西武は外野、鷹は二塁…FA市場“開幕”、各球団の補強ポイントと予算を確認【パ編】
楽天の補強ポイントは先発投手と捕手か
11月2日、今季のFA宣言選手が公示され、3日から各球団は宣言選手との交渉が可能になった。この【FA選手の最適球団はどこか】シリーズでは各FA選手にとってどの球団が最も戦力的にフィットするか、適した移籍先を探す。今回はその前提として、パ・リーグの球団にどういった戦力のニーズがあるか、また選手を獲得できるだけの予算が残っているかを確認していく。
イラストは、各ポジションのリーグ平均を0とした場合、各球団がそれに比べ打撃・守備(投手の場合は投球)のはたらきでどれだけ差をつくったかを表したものだ。セイバーメトリクスの手法を使い、各ポジションの成績を試合における得点の単位に換算している。
例えば西武の一塁手であれば、リーグの平均的な一塁手が出場する場合に比べ、打撃で34.4点チームの得点を増やし(+34.4)、守備で7.5点多く失点を増やしてしまった(-7.5)。この合計でプラス26.9点となる。値は投手も野手もプラスのほうが優れていると見てほしい。
【西武】 ニーズ:先発・救援・外野・指名打者
西武最大の弱点は投手陣だ。昨オフ、エースの菊池雄星が退団。期待された多和田真三郎も不調で、先発は危機的な状況を迎えた。先発・救援ともにニーズは非常に高い。

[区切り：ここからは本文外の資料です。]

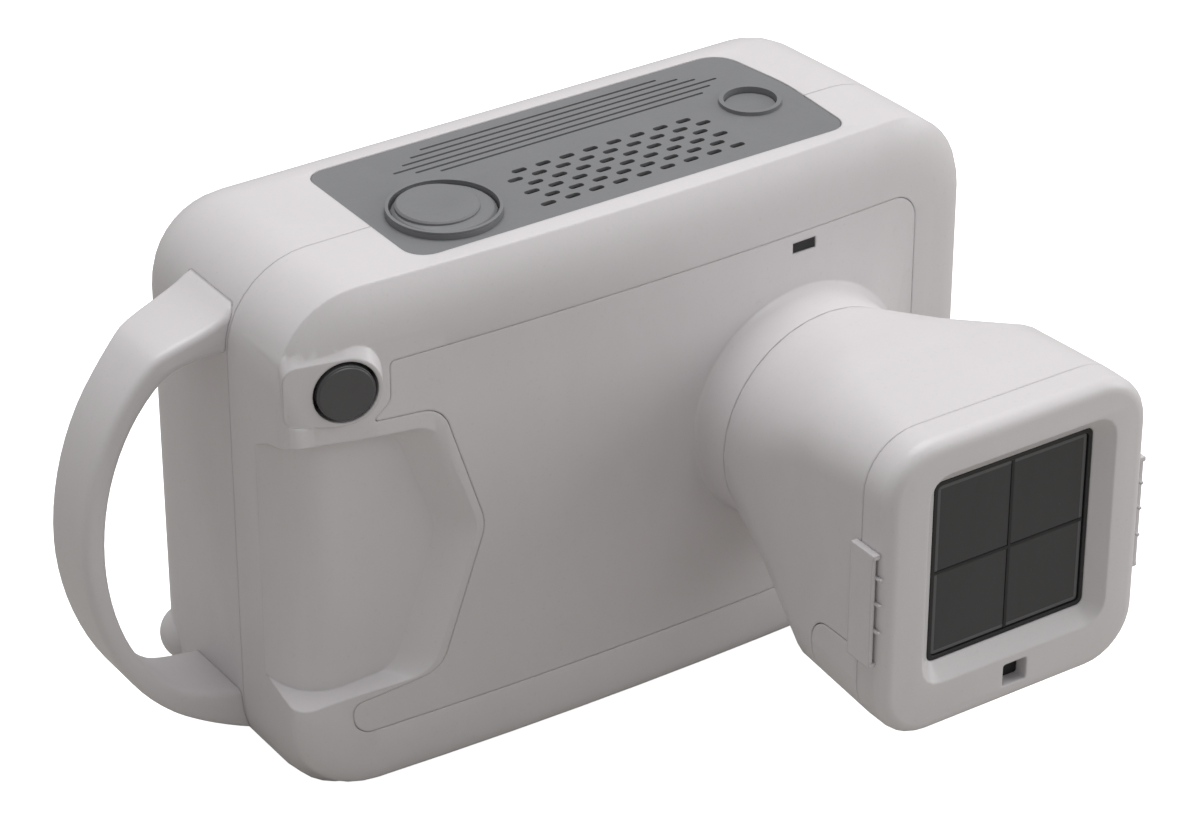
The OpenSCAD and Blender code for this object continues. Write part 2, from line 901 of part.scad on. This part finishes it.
module display_module() {
    color(dark)
        block(display_x - 48, display_x + 48, 34.8, 39.7, display_z - 31, display_z + 31);
}

module display_glass() {
    color(dark)
        along_y(41.25, 42.9)
            polygon(box_2d(display_x - 45.8, display_x + 45.8, display_z - 29.8, display_z + 29.8, 3.8));
}

module speaker() {
    color(dark)
        translate([13, -16, 146])
            union() {
                cylinder(r = 11, h = 6, $fn = fine);
                translate([0, 0, 5.5])
                    cylinder(r = 13.5, h = 2.4, $fn = fine);
            }
}

module vent_mesh() {
    color(dark)
        block(-19.8, 45.8, -28.8, -5.7, panel_top - 5.1, panel_top - 4.5);
}

module dial_encoder() {
    color(steel)
        difference() {
            union() {
                translate([dial_x - 7, dial_y - 7, panel_top - 22])
                    cube([14, 14, 8]);
                translate([dial_x, dial_y, panel_top - 14.5])
                    cylinder(r = 4.5, h = 7.6, $fn = fine);
            }
            translate([dial_x, dial_y, panel_top - 16.4])
                cylinder(r = shaft_r + 0.05, h = 20, $fn = fine);
        }
}

module power_switch() {
    color(dark)
        difference() {
            translate([ring_x - 6, ring_y - 6, panel_top - 18])
                cube([12, 12, 9]);
            translate([ring_x, ring_y, panel_top - 14])
                cylinder(r = 2.06, h = 10, $fn = fine);
        }
}

module trigger_spring() {
    color(steel)
        turned()
            union() {
                for (y = [-36, -34.8, -33.6])
                    translate([trigger_x, y, trigger_z])
                        rotate([90, 0, 0])
                            rotate_extrude($fn = fine)
                                translate([5, 0])
                                    circle(r = 0.5, $fn = 16);
                rod_y(trigger_x, trigger_z + 5, -36, -33.6, 0.4);
            }
}

module trigger_switch() {
    color(dark)
        turned()
            difference() {
                block(trigger_x - 9, trigger_x + 9, -33.4, -18, trigger_z - 9, trigger_z + 9);
                rod_y(trigger_x, trigger_z, -40, -29.8, 6.4);
                rod_y(trigger_x, trigger_z, -40, -21, trigger_stem_r + 0.05);
            }
}

module status_board() {
    color(board_green)
        union() {
            block(42, 66, -36, -34.4, 126, 142);
            block(status_x - 2, status_x + 2, -38, -35.8, status_z - 1, status_z + 1);
        }
}

module shell_screws() {
    color(steel)
        for (p = screw_at)
            difference() {
                union() {
                    rod_y(p.x, p.y, screw_y + 0.05, screw_y + 2.6, 3.2);
                    rod_y(p.x, p.y, -29, screw_y + 1, 1.5);
                }
                rod_y(p.x, p.y, screw_y + 1.2, screw_y + 5, 1.2);
            }
}

module head_screws() {
    color(steel)
        for (p = head_screw_at)
            difference() {
                union() {
                    rod_y(beam_x + p.x, beam_z + p.y, -125.9, -123.8, 2.6);
                    rod_y(beam_x + p.x, beam_z + p.y, -138, -125, 1.25);
                }
                rod_y(beam_x + p.x, beam_z + p.y, -125, -120, 1);
            }
}

module charge_port() {
    color(dark)
        difference() {
            along_x(98, 108.4)
                polygon(box_2d(-4.2, 4.2, 27.8, 32.2, 1.8));
            along_x(100, 120)
                polygon(box_2d(-3.4, 3.4, 28.6, 31.4, 1.3));
        }
}

rear_shell();
hand_strap();
front_shell();
front_panel();
top_panel();
dial_collar();
dial_trim();
dial_knob();
power_button();
trigger_button();
status_lens();
hood_shell();
lower_cover();
bezel();
window_gasket();
window_pane();
crosshair();
left_rail();
right_rail();
sensor_lens();
chassis_plate();
xray_tank();
tube_insert();
tube_anode();
beam_port();
filter_plate();
mirror_plate();
mirror_frame();
lamp_module();
battery_pack();
control_board();
power_board();
display_module();
display_glass();
speaker();
vent_mesh();
dial_encoder();
power_switch();
trigger_spring();
trigger_switch();
status_board();
shell_screws();
head_screws();
charge_port();
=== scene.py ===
import json
import math

import bmesh
import bpy
from mathutils import Matrix, Vector

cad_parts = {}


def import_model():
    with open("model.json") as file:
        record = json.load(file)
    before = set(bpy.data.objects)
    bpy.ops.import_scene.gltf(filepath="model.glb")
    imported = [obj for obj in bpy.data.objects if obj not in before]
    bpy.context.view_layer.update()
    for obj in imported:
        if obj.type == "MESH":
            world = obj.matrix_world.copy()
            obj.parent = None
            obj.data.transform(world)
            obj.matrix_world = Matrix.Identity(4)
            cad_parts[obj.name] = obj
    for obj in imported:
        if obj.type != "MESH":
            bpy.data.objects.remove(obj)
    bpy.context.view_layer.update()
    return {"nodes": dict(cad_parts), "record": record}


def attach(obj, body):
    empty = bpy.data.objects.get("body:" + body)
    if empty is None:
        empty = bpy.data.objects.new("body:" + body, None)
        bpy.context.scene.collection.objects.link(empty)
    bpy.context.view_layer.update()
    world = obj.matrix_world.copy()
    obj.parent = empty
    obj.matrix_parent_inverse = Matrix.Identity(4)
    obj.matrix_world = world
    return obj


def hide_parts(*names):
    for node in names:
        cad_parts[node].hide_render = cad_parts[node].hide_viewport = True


MM = 0.001
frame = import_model()
NODES = frame["nodes"]
for imported in list(bpy.data.materials):
    bpy.data.materials.remove(imported)


# ---------------------------------------------------------------- materials
SHEEN_SPREAD = 0.06
BEVEL_SAMPLES = 6
COAT_ROUGHNESS = 0.18
WELD = 0.002 * MM


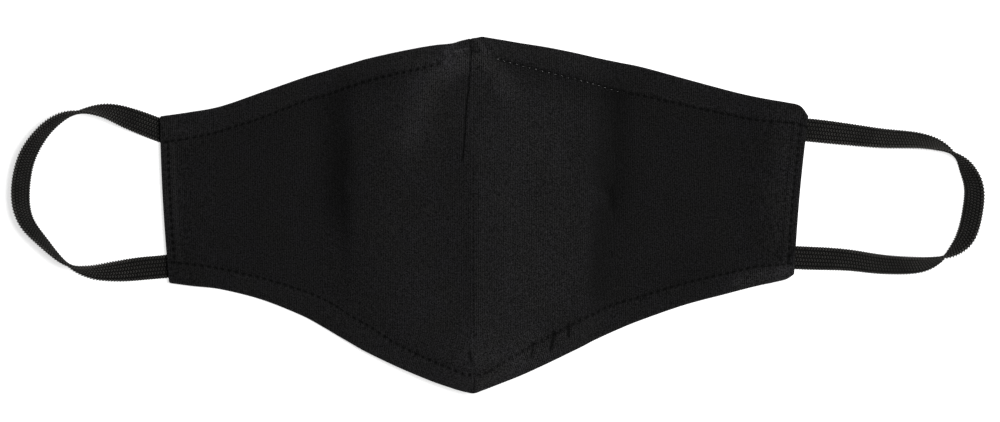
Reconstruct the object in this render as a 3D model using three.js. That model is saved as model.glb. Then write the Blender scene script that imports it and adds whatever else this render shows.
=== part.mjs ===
// A reusable cloth face mask, lying on a table with its outer face up.
// Units are millimetres and +Z is up. The cloth panel is one sewn piece: a dart at the nose and a
// short dart at the chin shape it into a cup, its edges are turned in and stitched as hems, and a
// flat knitted elastic ear loop is sewn under each side hem.

import * as THREE from 'three';

// Cloth: two layers of jersey, doubled again where the edge is turned in.
const CLOTH_THICKNESS = 1.6;
const HEM_THICKNESS = 2.4;
const HEM_WIDTH = 9.2;
const SIDE_HEM_WIDTH = 4.5;
const EDGE_ROUNDING = 0.8;

// Elastic: a flat knitted tape.
const ELASTIC_WIDTH = 9.4;
const ELASTIC_THICKNESS = 1.1;
const ELASTIC_EDGE_ROUNDING = 0.35;

// Mesh steps.
const STEPS_PER_SECTION = 3;
const STEPS_ACROSS_CLOTH = 20;
const EDGE_CROWDING = 0.55;
const STEPS_PER_STATION = 3;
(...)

ただそれ以上の問題とも考えられるのが外野だ。今季は秋山翔吾が守る中堅以外のポジションで他球団に大きな差をつけられた。そしてその秋山もFA宣言。現在外野の一角を担う金子侑司もFA権取得が近づいており、来季だけでなく数年後の目処も非常に立ちづらくなっている。外野手のニーズは極めて高い。強打の外野手であれば弱点の指名打者での起用も考えられる。
【ソフトバンク】ニーズ:二塁
今季は故障者が続出し、例年であれば強みになるはずの外野が大きな弱点となった。ただ故障や病気に見舞われた柳田悠岐や中村晃がある程度成績を回復させることを見込むと、外野補強の必要性は薄い。
補強優先度が高いのは内野だ。二塁が弱点になっているほか、一塁の内川聖一、三塁の松田宣浩はそれぞれ37歳と36歳。近い将来世代交代が必要になりそうだ。すぐにレギュラー争いに加われそうな若手がいない現状、FAで内野の弱点を埋める選択肢はあっていいのではないだろうか。
【楽天】ニーズ:先発・捕手
先発の値が-6.3と平均を下回っているが、これは則本昂大、岸孝之の長期離脱が大きく影響している。彼らがシーズンを通してある程度投げられるなら、先発が大きな弱点になることはなさそうだ。
ただ岸の契約が残り1年になっていること、近年ドラフト1位で獲得した安楽智大、藤平尚真、近藤弘樹らが伸び悩んでいることを考えると、長期的に先発ローテーションで稼働できる投手のニーズは高い。また捕手も大きな弱点になっている。